Here’s a brilliant method that relies on a clever gimmick
and the end effect looks convincing. It’s Steve Dusheck’s take on “diminishing cards.” In the classic effect, a magician fans a deck of cards and then closes the fan. After seemingly “compressing” the cards, the magician once again fans the deck and the cards appear to shrink in size. The fan is closed and then “decompressed.” At the end, the cards have returned to their original size.
The diminishing card effect
is normally performed on stage or in stand up
(and usually to music) and it’s not usually performed on its own but as part of a longer manipulation routine
. The best known method relies on an optical illusion that may be applied to ordinary playing cards, but there are many versions that rely on gimmicks and switch outs. This version relies on clever gaffed cards and the effect may be presented on stage or even close-up
With Dusheck’s version, you start with stack of 12 playing cards (and not a full deck). You fan the regular-poker sized cards and then remove one from the fan and set it aside to be used as a reference as the other cards shrink in size. After a moment in your hands, the cards shrink to approximately half their size and the comparison card is held next to them to show the relational difference. The cards then shrink in size again into tiny cards. At the end, the cards are restored to their original size.

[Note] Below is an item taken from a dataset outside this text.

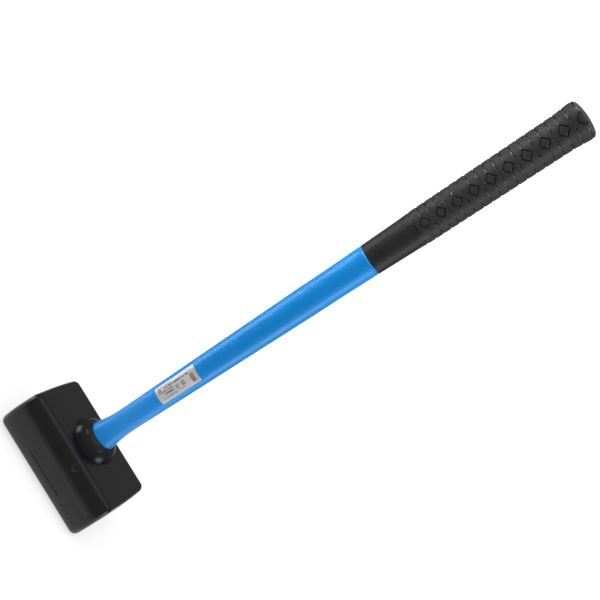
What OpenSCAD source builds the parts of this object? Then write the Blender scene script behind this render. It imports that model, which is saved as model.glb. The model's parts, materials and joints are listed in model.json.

As the ads state, there is no palming, folding, ditching and ringing in of gimmicks. Everything is accomplished with a single set of gimmicks and through most of the phases, the handling makes it appear that there is nothing else in your hands. The effect is not difficult to learn and perform. Once you understand the principle and the way that the gimmick works, the sequences are quite logical. Furthermore, the prop instantly resets
as you finish the routine.
As you would expect, you’ll have to watch your angles. On a formal stage and in most stand-up situations where you don’t have to watch your back this won’t be an issue. But in close-up situations, you’ll have to ensure that no one is watching from the back or from the sides.
Your Choice of Decks
The well made gimmick is made from card stock and designed to work with just about any “poker-sized” deck of cards. Thus, you don’t have to employ the card back design that comes with the kit. You can, with certain conditions, use the gimmick with your preference in cards. I used standard Bicycle decks and with these cards (both red and blue-backed) the gimmick worked great. But if you use edgy Black Tiger or Ghost decks, for example, the effect won’t work. Another consideration, the cards can wear out. But for $20, if you perform the routine a lot, you can probably purchase several sets.
My only reservation is that when using the gimmick you can’t make nice even fans as you can with a deck of regular cards. You’re basically forced to hold the cards in one hand at each stage and then manually spread the cards into a rough fan - regular or pressure fans are just not doable (but this is a small complaint). Overall, I was impressed with Dusheck's Diminishing Cards. I think it’s good.